The Report emphasised (para 3.7) that an anti-tipping-off order must be “kept under active and close scrutiny by the court”.
Following publication of the Report, Lord Neuberger MR issued Practice Guidance: Interim Non-Disclosure Orders [2012] 1 WLR 1003, which is reproduced in the 2015 White Book, Vol 1, paras B13-001 et seqq. It includes a Model Order, paragraph 7 of which (“Only to be granted in an exceptional case where a reporting restriction order is strictly necessary”) is in the following terms:
“Until service of the Order / the return date / [ ] the Defendants must not use, publish or communicate or disclose to any other person the fact or existence of this Order or these proceedings and the Claimant's interest in them, other than:
(a) by way of disclosure to the Defendants’ legal advisers for the purpose of obtaining legal advice in relation to these proceedings; or
(b) for the purpose of carrying this Order into effect.”
Paragraph 14 of the Model Order (“Only to be granted in an exceptional case where hearing the application in private is strictly necessary”) is in the following terms:
“The Judge considered that it was strictly necessary, pursuant to CPR r 39.2(3)(a),(c) and (g), to order that the hearing of the Application be in private and there shall be no reporting of the same.”
Plainly, in my judgment, an anti-tipping-off order was required in the present case.
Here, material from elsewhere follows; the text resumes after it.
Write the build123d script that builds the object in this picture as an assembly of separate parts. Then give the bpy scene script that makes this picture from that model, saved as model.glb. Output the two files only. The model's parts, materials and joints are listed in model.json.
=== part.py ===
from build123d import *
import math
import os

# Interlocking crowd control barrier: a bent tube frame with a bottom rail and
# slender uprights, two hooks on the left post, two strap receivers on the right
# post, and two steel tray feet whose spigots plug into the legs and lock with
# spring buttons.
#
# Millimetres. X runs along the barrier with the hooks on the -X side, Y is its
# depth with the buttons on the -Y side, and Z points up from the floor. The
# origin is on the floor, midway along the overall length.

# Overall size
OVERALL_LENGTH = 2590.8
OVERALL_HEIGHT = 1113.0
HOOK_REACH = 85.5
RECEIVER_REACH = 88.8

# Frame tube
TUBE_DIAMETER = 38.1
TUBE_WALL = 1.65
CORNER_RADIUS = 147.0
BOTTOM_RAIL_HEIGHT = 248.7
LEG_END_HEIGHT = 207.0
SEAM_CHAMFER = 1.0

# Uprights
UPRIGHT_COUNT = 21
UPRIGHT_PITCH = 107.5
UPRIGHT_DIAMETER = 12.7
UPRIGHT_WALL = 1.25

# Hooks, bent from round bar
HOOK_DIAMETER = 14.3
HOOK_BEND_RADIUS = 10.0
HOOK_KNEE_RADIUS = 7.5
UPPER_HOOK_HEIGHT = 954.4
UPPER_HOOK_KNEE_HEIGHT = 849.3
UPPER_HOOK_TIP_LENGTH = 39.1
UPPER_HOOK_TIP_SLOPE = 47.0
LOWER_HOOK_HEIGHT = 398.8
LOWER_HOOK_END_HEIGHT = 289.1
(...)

It was necessary, indeed essential, if the court’s objective, an objective directed to the children’s welfare, was not to be frustrated.
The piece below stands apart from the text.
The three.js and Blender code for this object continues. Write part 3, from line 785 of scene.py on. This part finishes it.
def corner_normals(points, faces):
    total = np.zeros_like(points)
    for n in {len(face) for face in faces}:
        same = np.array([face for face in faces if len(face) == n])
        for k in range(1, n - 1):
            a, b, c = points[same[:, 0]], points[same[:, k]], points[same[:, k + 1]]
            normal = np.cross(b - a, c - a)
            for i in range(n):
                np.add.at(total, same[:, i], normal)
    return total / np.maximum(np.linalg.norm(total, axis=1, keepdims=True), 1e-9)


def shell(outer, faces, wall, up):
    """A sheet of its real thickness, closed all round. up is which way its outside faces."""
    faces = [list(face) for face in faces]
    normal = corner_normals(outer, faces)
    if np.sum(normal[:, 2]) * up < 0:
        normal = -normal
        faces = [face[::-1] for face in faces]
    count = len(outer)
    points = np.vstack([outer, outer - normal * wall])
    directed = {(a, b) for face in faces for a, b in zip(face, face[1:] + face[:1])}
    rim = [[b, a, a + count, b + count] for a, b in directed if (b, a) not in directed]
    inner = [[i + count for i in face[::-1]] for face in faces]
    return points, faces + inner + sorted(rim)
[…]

The order I made was directed solely – and, I stress, only for a limited period – to the reporting of the current proceedings before the court. Nothing in the order I made restricted in any way the repetition of material that was already in the public domain before the proceedings were commenced. Nor, I emphasise, did it restrict in any way the continued reporting of the story of how the parents and the children went to Turkey or what had happened to them since, there or elsewhere.
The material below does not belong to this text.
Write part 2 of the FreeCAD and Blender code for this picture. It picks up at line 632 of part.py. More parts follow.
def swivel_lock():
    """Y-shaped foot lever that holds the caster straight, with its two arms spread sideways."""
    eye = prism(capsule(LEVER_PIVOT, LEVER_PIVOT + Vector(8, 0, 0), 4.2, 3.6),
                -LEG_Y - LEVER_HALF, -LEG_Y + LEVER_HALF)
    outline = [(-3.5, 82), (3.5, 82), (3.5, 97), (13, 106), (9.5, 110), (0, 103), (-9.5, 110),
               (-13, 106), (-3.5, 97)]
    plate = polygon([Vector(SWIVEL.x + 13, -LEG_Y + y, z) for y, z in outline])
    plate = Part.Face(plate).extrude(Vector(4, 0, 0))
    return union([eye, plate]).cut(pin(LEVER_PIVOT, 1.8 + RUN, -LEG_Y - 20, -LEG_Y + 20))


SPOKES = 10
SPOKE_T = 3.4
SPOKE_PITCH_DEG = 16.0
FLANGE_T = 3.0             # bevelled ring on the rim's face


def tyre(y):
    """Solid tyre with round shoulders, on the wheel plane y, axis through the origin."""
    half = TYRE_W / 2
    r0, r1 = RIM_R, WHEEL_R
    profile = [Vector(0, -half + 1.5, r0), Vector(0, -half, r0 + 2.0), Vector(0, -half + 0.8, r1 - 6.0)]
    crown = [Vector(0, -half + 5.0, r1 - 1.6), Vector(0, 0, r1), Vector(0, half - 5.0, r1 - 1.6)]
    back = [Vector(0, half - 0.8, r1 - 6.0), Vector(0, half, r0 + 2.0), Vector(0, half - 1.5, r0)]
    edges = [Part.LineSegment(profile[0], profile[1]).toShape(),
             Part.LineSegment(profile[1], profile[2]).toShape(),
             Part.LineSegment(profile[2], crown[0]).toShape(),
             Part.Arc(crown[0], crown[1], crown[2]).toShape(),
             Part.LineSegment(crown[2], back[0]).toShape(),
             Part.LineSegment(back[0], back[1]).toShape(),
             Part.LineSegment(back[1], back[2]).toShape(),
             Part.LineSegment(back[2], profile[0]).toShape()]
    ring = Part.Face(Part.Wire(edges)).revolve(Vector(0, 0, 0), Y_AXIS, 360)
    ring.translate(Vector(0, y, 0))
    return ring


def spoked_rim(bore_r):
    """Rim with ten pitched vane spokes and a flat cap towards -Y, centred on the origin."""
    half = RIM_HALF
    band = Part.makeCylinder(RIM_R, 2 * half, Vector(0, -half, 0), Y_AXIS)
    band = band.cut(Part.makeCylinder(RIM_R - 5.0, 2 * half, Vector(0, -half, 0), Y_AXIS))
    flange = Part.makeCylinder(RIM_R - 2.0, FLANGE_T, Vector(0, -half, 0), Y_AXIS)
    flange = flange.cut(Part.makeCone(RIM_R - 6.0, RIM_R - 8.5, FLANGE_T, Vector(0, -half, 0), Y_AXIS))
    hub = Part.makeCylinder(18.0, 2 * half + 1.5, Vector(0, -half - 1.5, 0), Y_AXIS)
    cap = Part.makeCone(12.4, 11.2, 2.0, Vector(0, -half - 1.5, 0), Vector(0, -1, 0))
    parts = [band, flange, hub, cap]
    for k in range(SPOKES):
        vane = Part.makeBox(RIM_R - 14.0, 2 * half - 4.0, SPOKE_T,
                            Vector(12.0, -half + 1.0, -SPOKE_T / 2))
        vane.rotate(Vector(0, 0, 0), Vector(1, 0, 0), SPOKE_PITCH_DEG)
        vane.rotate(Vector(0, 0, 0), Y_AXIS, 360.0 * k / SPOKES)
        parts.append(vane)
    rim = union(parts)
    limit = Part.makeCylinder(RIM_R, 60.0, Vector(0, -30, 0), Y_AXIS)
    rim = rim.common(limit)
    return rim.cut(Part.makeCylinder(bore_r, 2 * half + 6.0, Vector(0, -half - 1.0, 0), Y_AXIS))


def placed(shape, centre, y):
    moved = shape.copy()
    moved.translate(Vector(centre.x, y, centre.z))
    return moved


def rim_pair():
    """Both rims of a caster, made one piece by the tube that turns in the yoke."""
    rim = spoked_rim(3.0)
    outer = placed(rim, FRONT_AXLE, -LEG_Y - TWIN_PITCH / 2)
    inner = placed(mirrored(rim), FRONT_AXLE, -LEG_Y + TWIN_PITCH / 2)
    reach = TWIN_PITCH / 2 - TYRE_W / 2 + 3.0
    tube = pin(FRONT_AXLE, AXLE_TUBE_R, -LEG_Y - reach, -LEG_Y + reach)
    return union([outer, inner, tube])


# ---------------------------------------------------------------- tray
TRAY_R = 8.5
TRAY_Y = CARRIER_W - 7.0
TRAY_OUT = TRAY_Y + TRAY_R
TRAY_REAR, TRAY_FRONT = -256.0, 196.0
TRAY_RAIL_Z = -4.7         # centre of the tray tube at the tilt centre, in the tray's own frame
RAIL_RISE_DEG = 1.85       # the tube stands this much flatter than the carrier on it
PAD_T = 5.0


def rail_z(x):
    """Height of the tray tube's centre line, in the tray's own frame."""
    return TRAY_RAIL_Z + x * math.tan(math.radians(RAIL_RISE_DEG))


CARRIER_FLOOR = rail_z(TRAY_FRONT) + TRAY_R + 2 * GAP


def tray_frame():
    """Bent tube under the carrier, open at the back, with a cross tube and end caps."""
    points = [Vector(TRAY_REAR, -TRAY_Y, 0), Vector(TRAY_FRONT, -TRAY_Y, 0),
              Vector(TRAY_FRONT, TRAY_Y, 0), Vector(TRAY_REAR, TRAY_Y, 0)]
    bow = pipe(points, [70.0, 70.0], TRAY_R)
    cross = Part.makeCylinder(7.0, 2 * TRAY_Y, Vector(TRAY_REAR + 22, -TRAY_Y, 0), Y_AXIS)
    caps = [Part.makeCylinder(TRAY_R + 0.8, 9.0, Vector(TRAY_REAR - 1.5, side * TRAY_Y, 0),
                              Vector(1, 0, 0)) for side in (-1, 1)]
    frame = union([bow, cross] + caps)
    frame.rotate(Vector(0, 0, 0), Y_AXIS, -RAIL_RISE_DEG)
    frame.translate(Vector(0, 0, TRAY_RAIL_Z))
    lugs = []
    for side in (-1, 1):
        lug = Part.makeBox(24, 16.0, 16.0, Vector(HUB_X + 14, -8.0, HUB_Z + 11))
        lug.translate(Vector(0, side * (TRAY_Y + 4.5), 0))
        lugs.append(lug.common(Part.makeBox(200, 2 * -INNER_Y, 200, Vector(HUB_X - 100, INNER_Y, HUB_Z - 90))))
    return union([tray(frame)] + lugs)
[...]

Now that the children have returned to the jurisdiction, there is no continuing reason for maintaining the RRO. It has served its purpose. It no longer has any function. It must accordingly be discharged.
The future
The order I made on 8 May 2015 contained, as we have seen, directions as to the future of these proceedings. The proceedings will continue in private, though in due course I shall give a further judgment dealing with future events.